Indeed. If that system has an SSD forget it. Higher than norm (100Mhz) BCLK kills SSD's. If it doesn't though, OS corruption will eventually happen. That said I was running 108Mhz BCLK on my i5 2300 stable for a month. It can be done, but not worth the risk for 3 extra Mhz.

*Note that I was running Sandy Bridge NOT Haswell!*
 
Get yourself an AsRock the earlier BIOS allowed BCLK adjustments to your hearts desire. The AsRock Z170-Pro4 is a affordable and quality board. Side note your board might to just roll back the BIOS past one that has Skylake OC removed.
 
Indeed. If that system has an SSD forget it. Higher than norm (100Mhz) BCLK kills SSD's. If it doesn't though, OS corruption will eventually happen. That said I was running 108Mhz BCLK on my i5 2300 stable for a month. It can be done, but not worth the risk for 3 extra Mhz.

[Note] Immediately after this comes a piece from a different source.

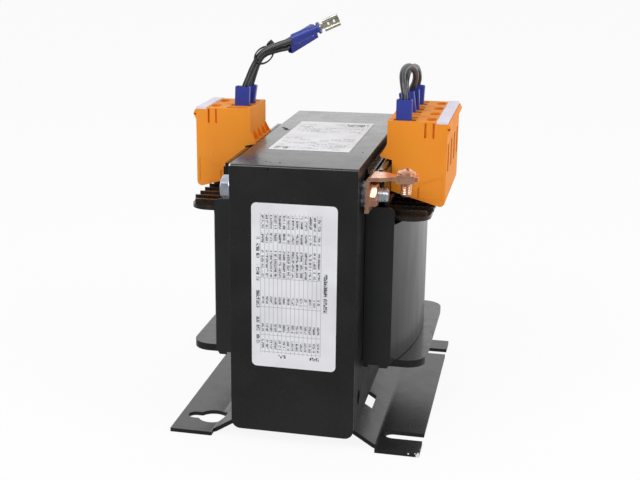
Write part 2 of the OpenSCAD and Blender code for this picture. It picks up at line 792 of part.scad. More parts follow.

*Note that I was running Sandy Bridge NOT Haswell!*

SSD actually like higher bclk/pcie than HDD. On boards that let you OC bclk/pcie you can make up to 115-120MHz pcie and SSD will still run fine. That of course depends from series but it's my general experience while benching. For example on AMD Kabini I was able to push pcie up to 130MHz and I was able to run benchmarks. Some other devices will give up faster like graphics cards or audio cards.

I think that bclk limit is till some point just "fake" limit made by Intel. Look how unlocked chips are working. Nearly every K CPU on good overclocking board can make 107-112 bclk. On the same board nearly every Pentium or i3 can make max ~103-104MHz. Xeons also can't make more than ~103Mhz bclk.

Safe limit is about 103MHz. Above that as I mentioned some devices won't work but I haven't heard about any damaged hardware because of bclk overclocking. On the other hand 3% OC is like nothing so I'm not sure if there is even point to make it.
 
Oh. I was told that SSDs just weren't as reliable as spinners with high BCLK...

That was years ago when SSDs were the latest thing so that's probably why. They were still very new and at that point in time. Probably still buggy/unreliable. :)
 
Get yourself an AsRock the earlier BIOS allowed BCLK adjustments to your hearts desire. The AsRock Z170-Pro4 is a affordable and quality board. Side note your board might to just roll back the BIOS past one that has Skylake OC removed.

Its a skylake supporting board not haswell.